Business Banking Administrative Assistant Susan VanDyk has worked with trucking customers at Benson Road for 20 years. She’s also seen trucking business customers become more than just customers.
“To me, they’re like family,” VanDyk said. “My mom passed away in December, and I was just amazed at the outpouring from people with their expressions of sympathy at the funeral, because we are so connected. To work for a place where you feel that connection with customers means a lot.”
This relationships-first mentality is why FNB is the area’s top financial services provider for the transportation industry.
“We don’t know today who the successful people for tomorrow are going to be,” Robers said. “The person who is willing to work with someone when they really need help is going to get rewarded with a long-term relationship, especially if they’re successful. They’re not going to forget that.”
The FNB difference
It takes more than just First National’s business bankers to serve the transportation industry clientele; it takes employees bank-wide to provide excellent service to trucking customers.
“The entire bank is very familiar with the trucking industry,” Robers said. “We have a group of people that have been analyzing and helping bank trucks for years: the credit department, loan committee, and the business banking team all know trucking.”
The business banking needs for transportation customers are just like those of any other business. FNB offers services like equipment financing, facility building financing, credit cards, a mobile app, and even retirement accounts through First National Wealth Management for transportation industry customers.
“We can cater those products too,” Business Banker Derek Simonsen said. “What a transport business would need depends on the size of their business. We bank everything from a person who owns their own truck, to companies that have over 100 trucks, and we have customers all over the state.”
With this diverse customer base in an industry that’s fast-paced and ever-changing, First National Bank offers extensive industry knowledge and a commitment to serving trucking customers at any time; something that other banks can’t do.

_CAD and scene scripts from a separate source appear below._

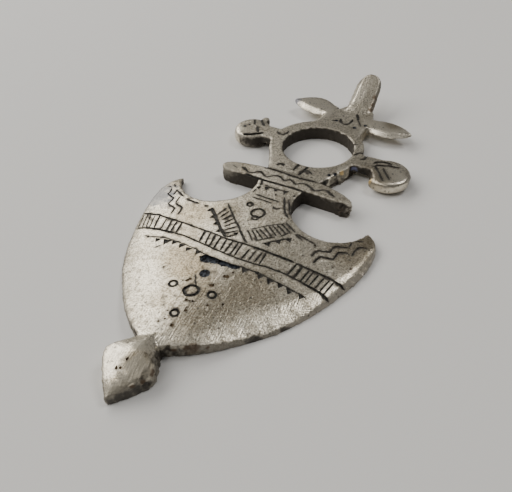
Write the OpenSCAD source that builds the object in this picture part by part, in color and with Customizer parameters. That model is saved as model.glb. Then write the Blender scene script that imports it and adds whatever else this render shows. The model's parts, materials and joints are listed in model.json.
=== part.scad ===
// Cast pendant in one piece: shield blade, neck, crossbar, ring with two round lobes,
// a crown of three leaves and a faceted bud at the foot. It lies on its flat back,
// with the centre of the ring's hole at the origin and the crown towards +Y.

/* [Ring] */
// Radius of the round hole
hole_r = 5.85; // [5:0.05:6.4]
// Height of the ring's face above the back
plate_h = 2.3; // [2.1:0.1:2.6]
// Outer radius of the ring
ring_r = 7.8; // [7.5:0.1:8.4]
// Sideways offset of the ring's outside from the hole
ring_off = -0.4; // [-0.5:0.1:0]

/* [Blade] */
// Sideways offset of the blade's middle line from the hole
axis_x = -0.65; // [-1:0.05:0]
// Height of the ridge along the blade
ridge_h = 2.3; // [1.9:0.1:2.6]
// Softness of the ridge, as a share of the half width
ridge_soft = 0.22; // [0.05:0.01:0.6]
// Outward lean of the blade's rim, from the face to the back
draft = 0.1; // [0:0.05:0.3]
// Radius of the two crescent cuts
cut_r = 5.9; // [5.5:0.1:6.1]
// Half the distance between the centres of the crescent cuts
cut_x = 9.3; // [9.1:0.1:9.8]
// Distance of the crescent cuts below the hole
cut_y = 14.2; // [13.9:0.1:14.6]
// How much larger the left crescent cut is, in radius
left_more = 0.2; // [0:0.05:0.3]

/* [Crossbar] */
// Height of the crossbar's face above the back
bar_h = 2.5; // [2.3:0.1:3]

/* [Lobes] */
// Radius of the left lobe
lobe_l_r = 3.2; // [2.7:0.1:3.4]
// Thickness of the left lobe
lobe_l_t = 2.2; // [1.2:0.1:2.2]
// Radius of the right lobe
lobe_r_r = 3.5; // [3:0.1:3.7]
// Thickness of the right lobe
lobe_r_t = 1.9; // [1.2:0.1:2.1]
// Width of the sloping rim round each lobe
lobe_rim = 0.4; // [0.1:0.1:0.5]
// Thickness of the stems between ring and lobes
stem_t = 1.3; // [1:0.1:2]

/* [Leaves] */
// Length of the side leaves
leaf_len = 8.6; // [7.8:0.1:9.4]
// Greatest half width of the side leaves
leaf_w = 2.2; // [1.8:0.05:2.4]
// Thickness of the side leaves
leaf_t = 1.1; // [0.9:0.1:1.5]
// Length of the middle leaf in plan
tongue_len = 8.4; // [7.4:0.1:9]
// Greatest half width of the middle leaf
tongue_w = 2.55; // [2:0.05:2.8]
// Height of the middle leaf's tip above the ring's face
tongue_rise = 4; // [2:0.1:5]
// Thickness of the middle leaf
tongue_t = 1.5; // [1.2:0.1:1.8]

/* [Bud] */
// Height of the bud at its widest place
bud_h = 3.2; // [2.8:0.1:3.6]
// Half width of the bud's foot
bud_w = 3.1; // [2.7:0.1:3.4]

/* [Hidden] */
silver = [0.72, 0.69, 0.62];
// Spaces between the points across the blade's face
across = 16;
// Room that a cutting tool has beyond a face
past = 1;
// Sides of the round cuts and discs
round_sides = 64;
// The most of the left half width that the flat middle takes
flat_most = 0.4;

// The first column of every table is the place along the piece
PLACE = 0;

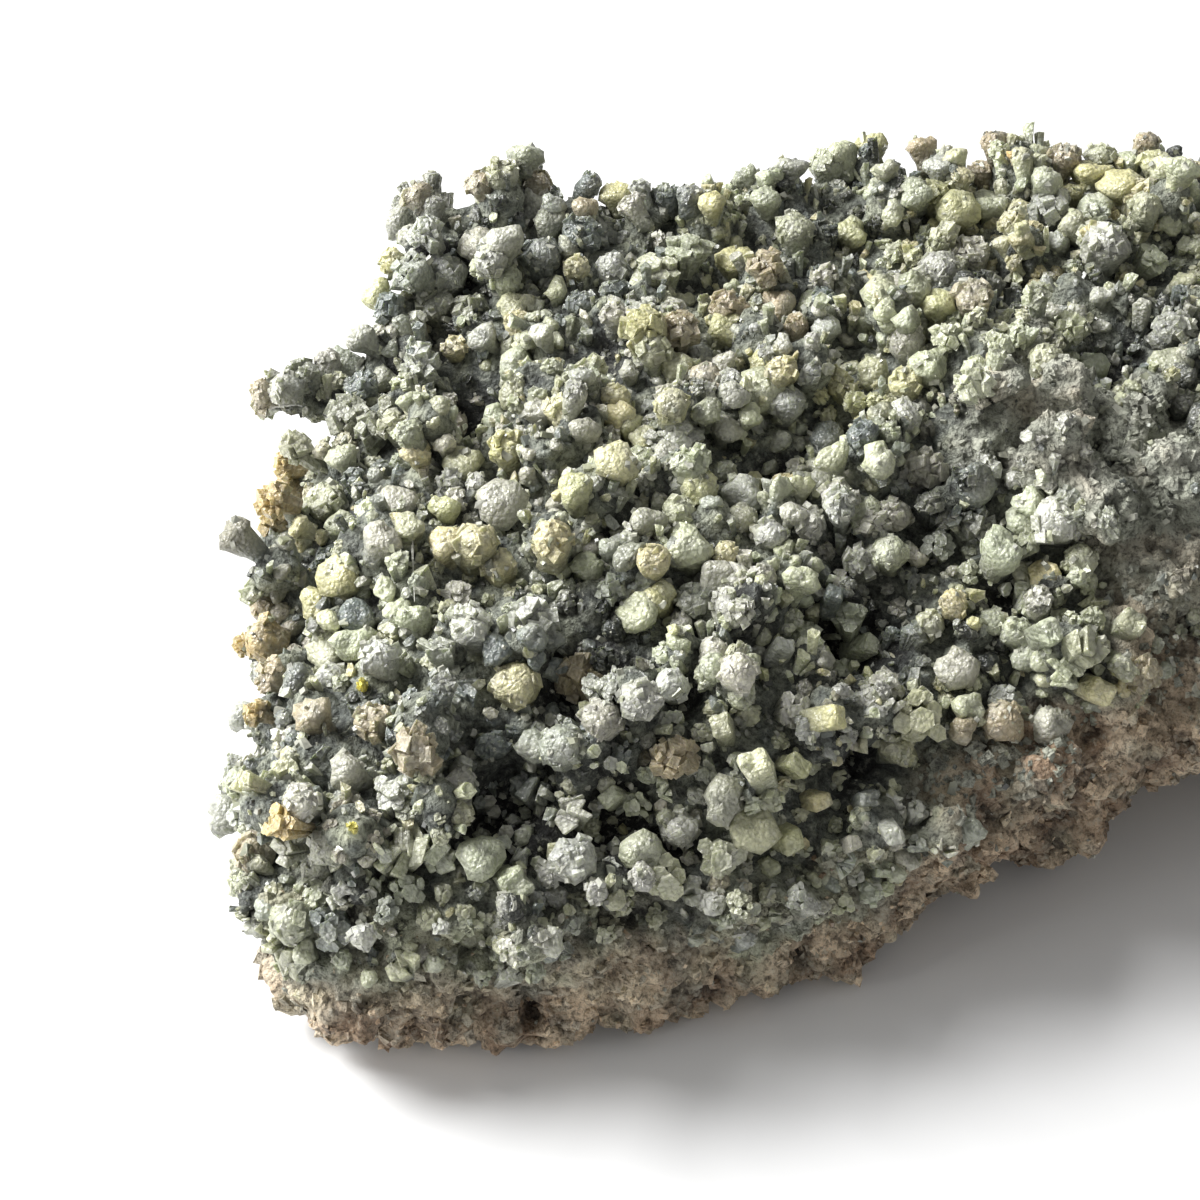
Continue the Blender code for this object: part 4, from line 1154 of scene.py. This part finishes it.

“We have guys who come in here and say ‘my bank won’t touch a truck loan,’” Simonsen said. “Our industry knowledge and the willingness to work with those customers really sets us apart.”
For truckers, having a supportive bank can make a world of difference. Drivers are sometimes home for only two to three days at a time: creating a challenge to find time for their banking needs. First National Bank is always ready to help through knowledge, planning, and communication. Robers and Simonsen meet with their larger trucking business customers on a regular basis in an effort to anticipate loans they’ll need, and then work to get the loans approved before the customer actually needs them.
“We’ll have customers that will call us and say ‘I bought a trailer an hour ago. I need money in an hour,’” Robers said. “They could send us that invoice right this moment and in an hour from now have loan documents ready for them if we’ve done all this work ahead of time.”
Making an impact: “Trucks are the key to the economy”
Dakota Carriers is a trucking operation within FNB’s Business Banking clientele. Owner Tim Schenk has worked in the trucking industry for 25 years and has found great success through his relationship with First National, beginning in 2015 when he purchased Dakota Carriers.
“First National helped me combine two businesses (Schenk Trucking and Dakota Carriers), and they gave me a business plan to follow to make that work,” Schenk said. “They understand the trucking industry from top to bottom. They’re about the only people in town that do.”
For truckers and the transportation industry, if the wheels aren’t moving, there’s no income coming in. That’s why FNB is committed to helping truckers stay on the road by providing the banking services they need.
“If there are not trucks, we’ve all got problems,” Robers said. “There’s no other way to get things where they need to be. Trucks are the key to the economy.”